▶ **DATASET EXTRACT**
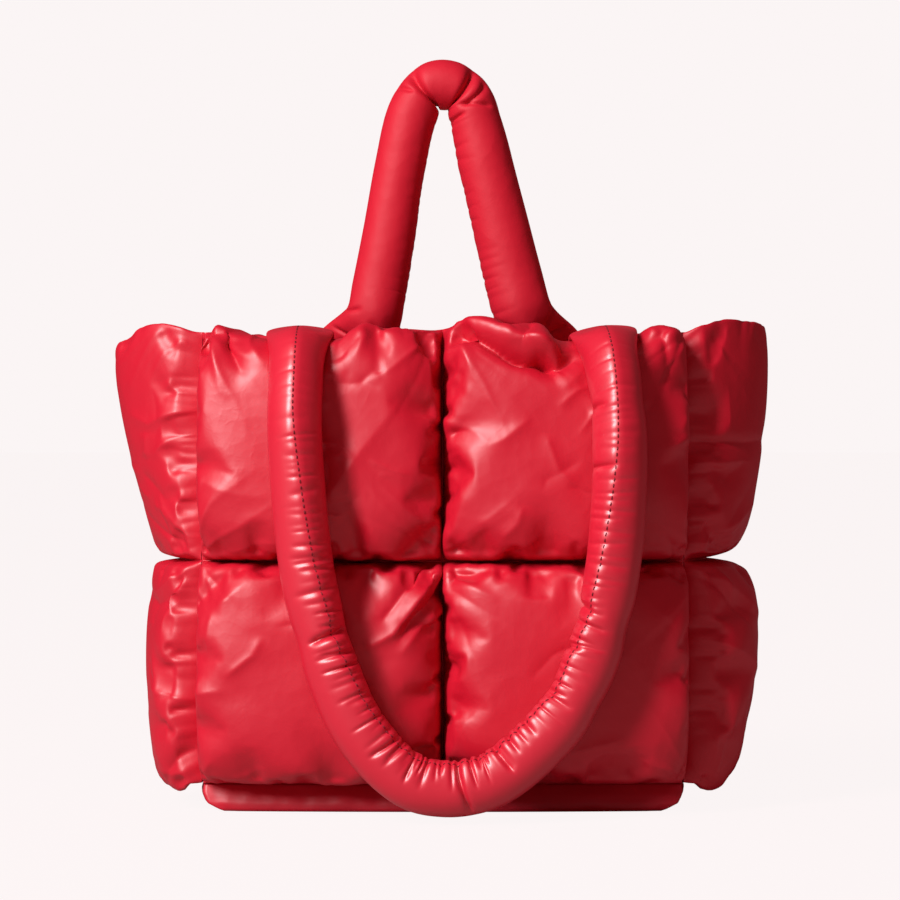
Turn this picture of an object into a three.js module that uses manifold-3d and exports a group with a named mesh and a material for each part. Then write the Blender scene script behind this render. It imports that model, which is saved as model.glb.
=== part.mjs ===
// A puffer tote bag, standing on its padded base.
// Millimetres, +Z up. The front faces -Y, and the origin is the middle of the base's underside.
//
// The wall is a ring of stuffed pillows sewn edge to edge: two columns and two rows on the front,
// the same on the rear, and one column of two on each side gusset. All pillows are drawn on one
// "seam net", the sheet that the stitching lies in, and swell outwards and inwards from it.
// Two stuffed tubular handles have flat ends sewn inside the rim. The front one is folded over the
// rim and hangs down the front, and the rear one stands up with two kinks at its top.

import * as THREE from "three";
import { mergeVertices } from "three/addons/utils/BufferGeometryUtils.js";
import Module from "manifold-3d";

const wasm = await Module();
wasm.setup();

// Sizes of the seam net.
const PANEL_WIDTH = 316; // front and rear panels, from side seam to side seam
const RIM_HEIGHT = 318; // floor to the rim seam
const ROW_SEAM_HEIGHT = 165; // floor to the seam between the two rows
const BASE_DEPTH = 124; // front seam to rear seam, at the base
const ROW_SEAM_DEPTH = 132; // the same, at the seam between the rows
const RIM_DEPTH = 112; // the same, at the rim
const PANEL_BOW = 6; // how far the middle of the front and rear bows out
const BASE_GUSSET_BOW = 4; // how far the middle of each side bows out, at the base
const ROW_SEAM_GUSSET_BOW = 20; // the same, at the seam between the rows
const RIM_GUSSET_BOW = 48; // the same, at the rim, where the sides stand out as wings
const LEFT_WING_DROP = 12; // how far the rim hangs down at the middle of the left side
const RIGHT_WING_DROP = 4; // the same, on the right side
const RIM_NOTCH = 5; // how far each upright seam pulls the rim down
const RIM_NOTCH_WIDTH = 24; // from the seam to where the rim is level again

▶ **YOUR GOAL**
Extract the lines above, from the first one through the one containing "wasm.setup();", and return only those, unchanged.

▶ **SOLUTION TO THE EXERCISE**
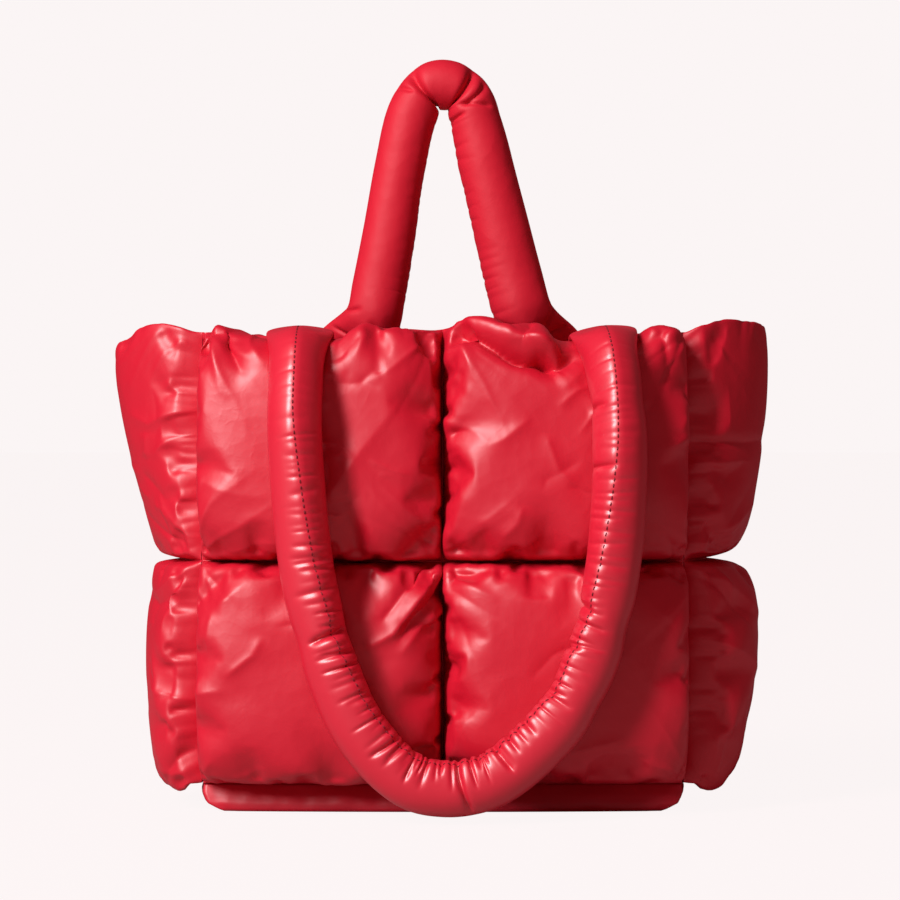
Turn this picture of an object into a three.js module that uses manifold-3d and exports a group with a named mesh and a material for each part. Then write the Blender scene script behind this render. It imports that model, which is saved as model.glb.
=== part.mjs ===
// A puffer tote bag, standing on its padded base.
// Millimetres, +Z up. The front faces -Y, and the origin is the middle of the base's underside.
//
// The wall is a ring of stuffed pillows sewn edge to edge: two columns and two rows on the front,
// the same on the rear, and one column of two on each side gusset. All pillows are drawn on one
// "seam net", the sheet that the stitching lies in, and swell outwards and inwards from it.
// Two stuffed tubular handles have flat ends sewn inside the rim. The front one is folded over the
// rim and hangs down the front, and the rear one stands up with two kinks at its top.

import * as THREE from "three";
import { mergeVertices } from "three/addons/utils/BufferGeometryUtils.js";
import Module from "manifold-3d";

const wasm = await Module();
wasm.setup();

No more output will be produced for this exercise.